Long before the modern Easter was celebrated, the ancient Saxons celebrated the return of spring with an uproarious festival commemorating their goddess of offspring and of springtime, Eostre. Buns marked with a cross were eaten by Saxons in honour of the goddess Eostre (the cross symbolizing the four quarters of the moon, or the four seasons, or the sun wheel). The goddess "Eostre" is the origin of the name "Easter".

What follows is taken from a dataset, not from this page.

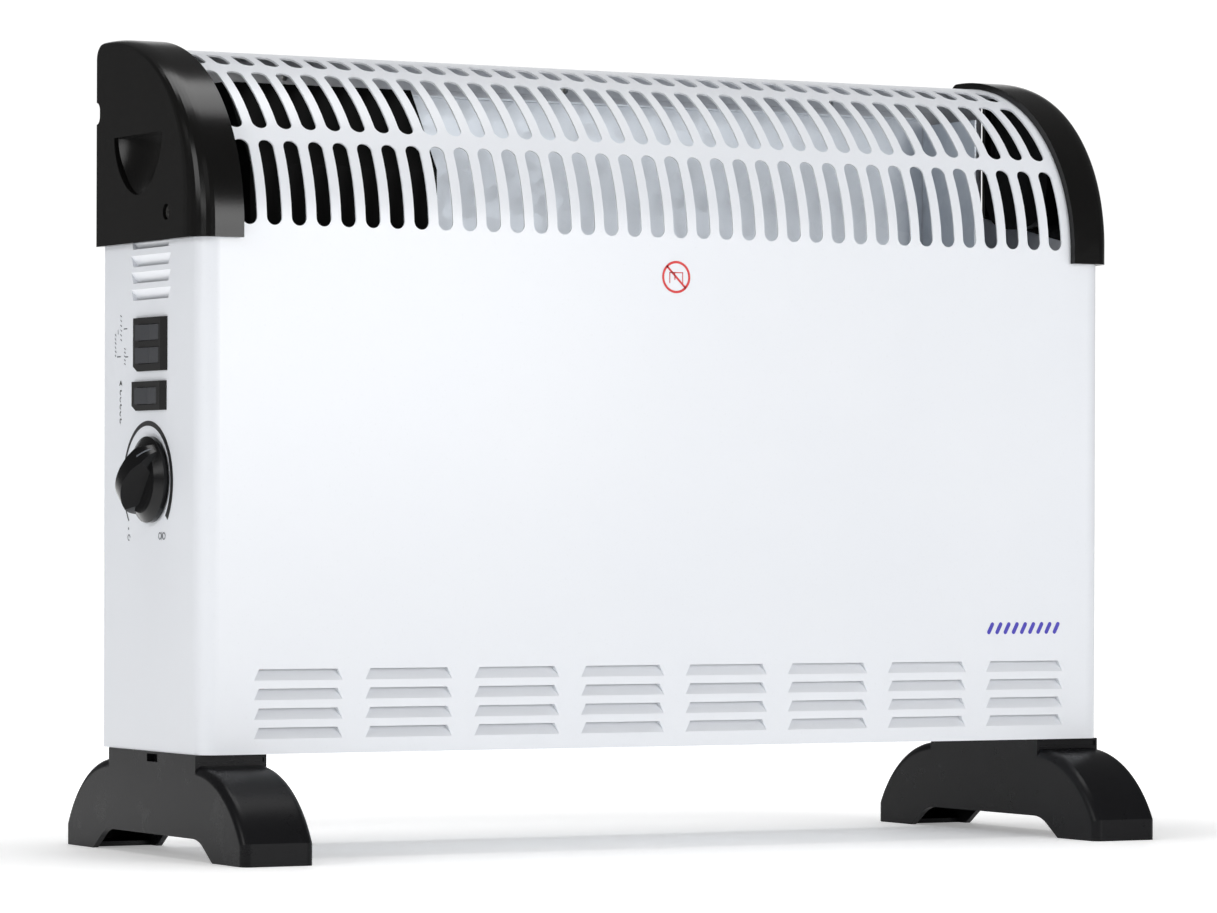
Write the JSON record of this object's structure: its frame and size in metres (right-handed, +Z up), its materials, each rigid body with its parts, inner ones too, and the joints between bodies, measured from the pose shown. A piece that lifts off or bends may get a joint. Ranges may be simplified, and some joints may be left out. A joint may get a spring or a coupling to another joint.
{
  "type": "fan convector heater",
  "caption": "Free-standing convector heater with a slotted curved top, louvred front, plastic end caps and feet, rocker switches, thermostat dial and a built-in fan.",
  "frame": {"origin": "centre of the bounding box on the floor, under the feet", "axes": "+X along the case's width towards the end without controls, +Y towards the rear panel, +Z up; the louvred front faces -Y"},
  "size_m": [0.5522, 0.218, 0.4105],
  "materials": {
    "white_enamel": "satin white enamel",
    "galvanised": "galvanised sheet",
    "black_plastic": "satin black moulding",
    "charcoal_plastic": "satin charcoal moulding",
    "screw_steel": "zinc plated steel",
    "screw_dark": "blackened steel",
    "switch_plastic": "black nylon",
    "rocker_plastic": "dark grey nylon",
    "brass_tabs": "bright brass",
    "thermostat_shell": "cream thermoset",
    "knob_plastic": "glossy black moulding",
    "motor_steel": "laminated steel",
    "fan_plastic": "pale nylon",
    "mica_board": "mica board",
    "coil_steel": "resistance wire",
    "cutout_plastic": "dark thermoset",
    "terminal_plastic": "natural nylon",
    "wire_sleeve": "silicone sleeve"
  },
  "bodies": {
    "case": {"front_cover": "white_enamel", "rear_panel": "white_enamel", "base_plate": "galvanised", "end_cap_left": "black_plastic", "end_cap_right": "black_plastic", "foot_left": "charcoal_plastic", "foot_right": "charcoal_plastic", "foot_screws": "screw_steel", "rear_screws": "screw_steel", "cap_screws": "screw_dark", "double_switch_housing": "switch_plastic", "fan_switch_housing": "switch_plastic", "switch_tabs": "brass_tabs", "thermostat_body": "thermostat_shell", "thermostat_nut": "screw_steel", "fan_duct": "black_plastic", "fan_motor": "motor_steel", "reflector": "galvanised", "partition_right": "galvanised", "partition_left": "galvanised", "element_boards": "mica_board", "element_coils": "coil_steel", "element_brackets": "galvanised", "thermal_cutout": "cutout_plastic", "terminal_block": "terminal_plastic", "cord_gland": "black_plastic", "wires": "wire_sleeve"},
    "dial": {"dial_knob": "knob_plastic", "dial_shaft": "screw_steel"},
    "heat_rocker_high": {"rocker_high": "rocker_plastic"},
    "heat_rocker_low": {"rocker_low": "rocker_plastic"},
    "fan_rocker": {"rocker_fan": "rocker_plastic"},
    "fan_wheel": {"fan_blades": "fan_plastic"}
  },
  "joints": [
    {"name": "dial_turn", "type": "hinge", "parent": "case", "child": "dial", "pos_m": [-0.2663, 0.001, 0.1875], "axis": [-1, 0, 0], "range_deg": [-120, 178]},
    {"name": "heat_high_rock", "type": "hinge", "parent": "case", "child": "heat_rocker_high", "pos_m": [-0.2575, 0.0026, 0.2611], "axis": [0, 0, -1], "range_deg": [0, 14]},
    {"name": "heat_low_rock", "type": "hinge", "parent": "case", "child": "heat_rocker_low", "pos_m": [-0.2575, 0.0026, 0.2496], "axis": [0, 0, -1], "range_deg": [0, 14]},
    {"name": "fan_rock", "type": "hinge", "parent": "case", "child": "fan_rocker", "pos_m": [-0.2575, 0.0044, 0.2294], "axis": [0, 0, -1], "range_deg": [0, 14]},
    {"name": "fan_spin", "type": "hinge", "parent": "case", "child": "fan_wheel", "pos_m": [-0.1693, 0.012, 0.216], "axis": [0, 0, 1], "continuous": true}
  ]
}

In legend, the creature that would bring baskets filled with colored eggs, candy and toys to the homes of children on the night before Easter, was a bunny - the ancient symbol of fertility and rebirth in spring. The Easter Bunny would either put the baskets in a designated place or hide them somewhere in the house for the children to find when they woke up in the morning, depending on the tradition in the home.

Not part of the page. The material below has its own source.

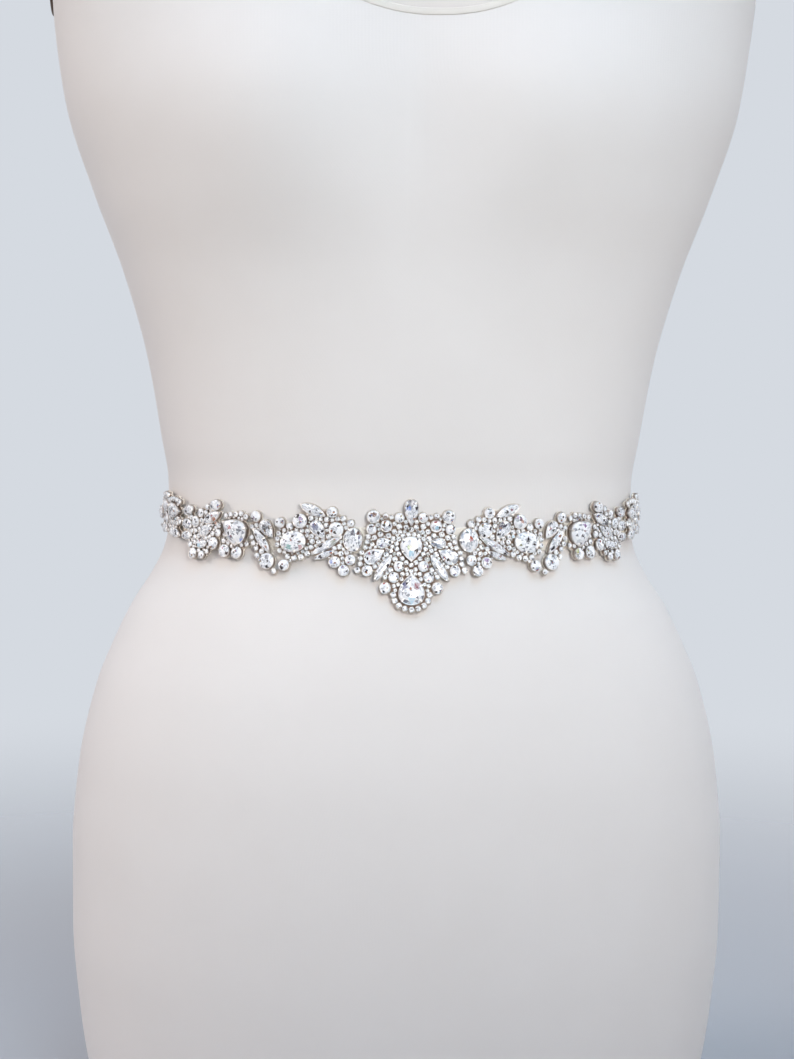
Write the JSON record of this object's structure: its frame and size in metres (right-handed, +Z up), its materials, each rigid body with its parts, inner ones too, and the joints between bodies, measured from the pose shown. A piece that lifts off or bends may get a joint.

I love all the stories of easter and spring - and I love this time of year - such good feelings as the spring creeps forward (or jumps in with both feet in some areas),

The trees begin blooming in our area . .

hundreds of tulip trees . . .
pink and white blossomed trees and . . .

the daffodils wave to us from roadsides and gardens.

One of the neatest things about where we lived in N. CA was that daffodils grew wild there. Amazing show of color just exploded along the roads and on the hillsides.

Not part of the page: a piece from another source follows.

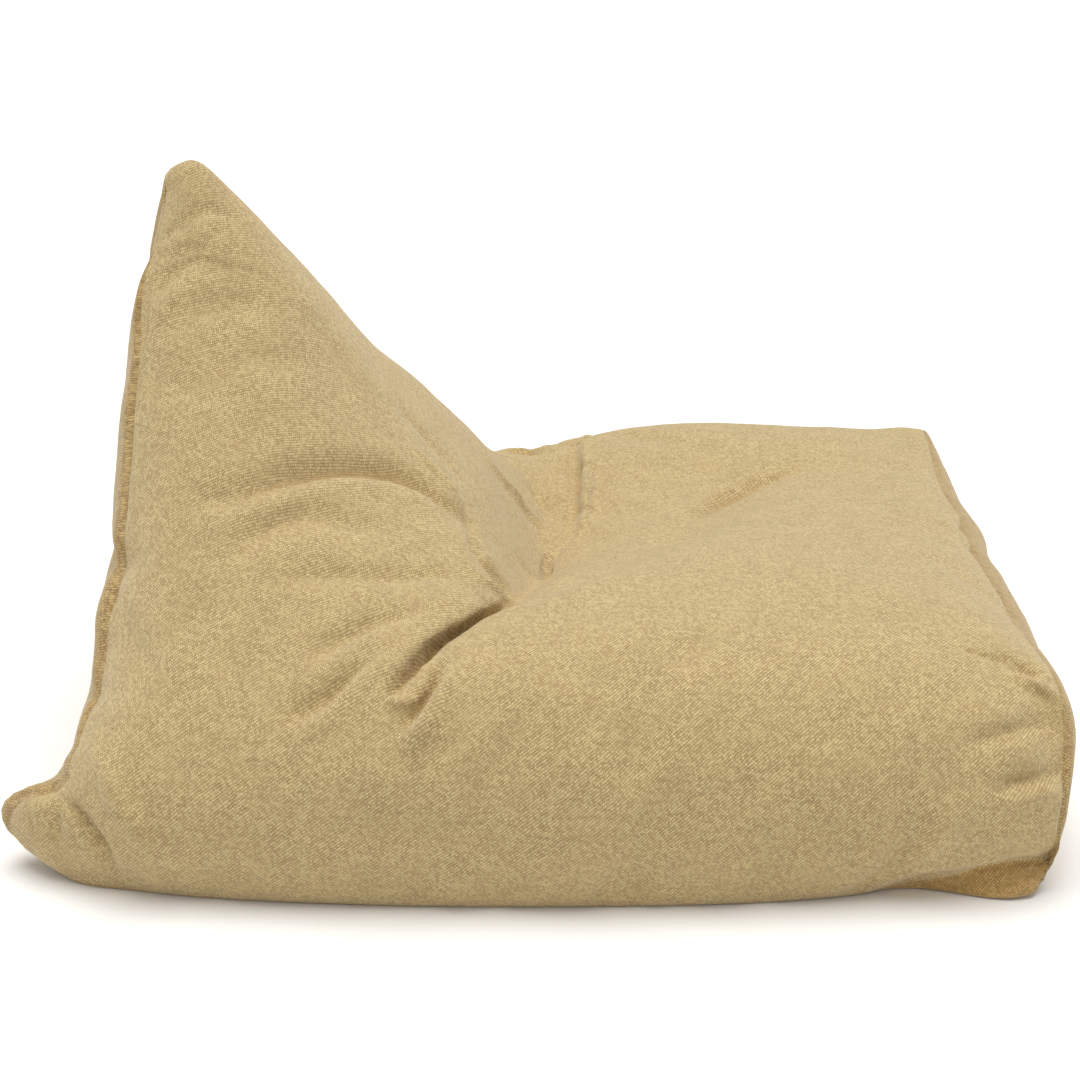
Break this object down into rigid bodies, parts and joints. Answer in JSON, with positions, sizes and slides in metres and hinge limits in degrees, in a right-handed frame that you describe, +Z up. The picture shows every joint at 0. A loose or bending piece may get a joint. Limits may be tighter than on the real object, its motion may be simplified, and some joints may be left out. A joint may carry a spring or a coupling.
{
  "type": "bean-bag lounger pouf",
  "caption": "Bean-bag lounger pouf with a low dished seat, a pointed back and a deep crease between them, in coarse straw cloth.",
  "frame": {"origin": "on the floor, under the middle of the pouf's bounding box", "axes": "+X from the back towards the foot end, +Y from the sitter's right side to the left side, +Z up"},
  "size_m": [1.1508, 1.0604, 0.6749],
  "materials": {
    "cloth": "coarse matt barleycorn weave in straw and tan yarn"
  },
  "bodies": {
    "root": {"pouf_body": "cloth"}
  },
  "joints": []
}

And soon to follow - the tulips!!!

Happy Easter everyone - however you choose to celebrate it!!!!


*karendianne. said...

Enjoy your Easter, too. Lovely, beautiful post.

Elenka said...

Great post. Uplifting!
Happy Easter to you and yours!!
Have a great day.

Linda B said...

What a lovely informative post. I also love spring and the time of renewal. All of the fields are being plowed are planted. Enjoy those hot cross buns. They look deeeelicious.

Dorothy said...

JoAnn, your posts are always so informative. Thank you for the lovely photos too.
Happy Easter to you and yours.

Crispy said...

Happy Easter to you too Jo >:o)
I loved your very informative post.


Tea with Willow said...

Hi there! I found your Blog via Leanne's at Somerset Seasons - I have really enjoyed your post all about Hot Cross Buns, it's amazing just how many 'christian' traditions actually have their roots in ancient Pagan rituals, isn't it?!

Willow x

belinda said...

...Happy Easter to you my friend. I know you all are going to have a wonderful 'Brunch' today...!!

Heidi said...

Wishing you a very happy Easter also. The trees are just beautiful. My English mum always buys hot cross buns when I visit her. How fun that you are baking them.

I too have a new ironing board cover and still need to put it on. It is a cheerful thing. I am so busy right now that it has just sat for weeks waiting to be used. :-)

Hugs ~

Purple Pam said...

What a great story of Easter and spring. Spring is the renewal of the spirit, new flowers, new birth. It is truly a joyful season. Happy Spring!

Christine Thresh said...

I love it when you gather information and present it on your blog. I learned some new things.
Happy Easter.

Carol VR said...

Is there a recipe for the HOT CROSS BUNS you'd be willing to part with???

Moon Daisies said...

Lovely Easter post, with pretty pictures, have a happy Easter, and nice brunch tomorrow.

Julie said...

Hot Cross Buns - Yet another pagan practice Christianized by the Christians. I did not know this.

Thank you for featuring so many lovely vintage Easter postcards. I went through my own collection last night and it made me so happy!

Peggy said...

Great post so informative and fun to read with illutrations!I hope you had a great holiday. We also have hot cross buns but only at Easter, on Ash Wednesday the first day of lent and also on Holy Thursday.

Teresa said...

Enjoyed your post and the pictures. Happy Easter to you!

Sabina said...

Wow, lots of amazing photos - great post!!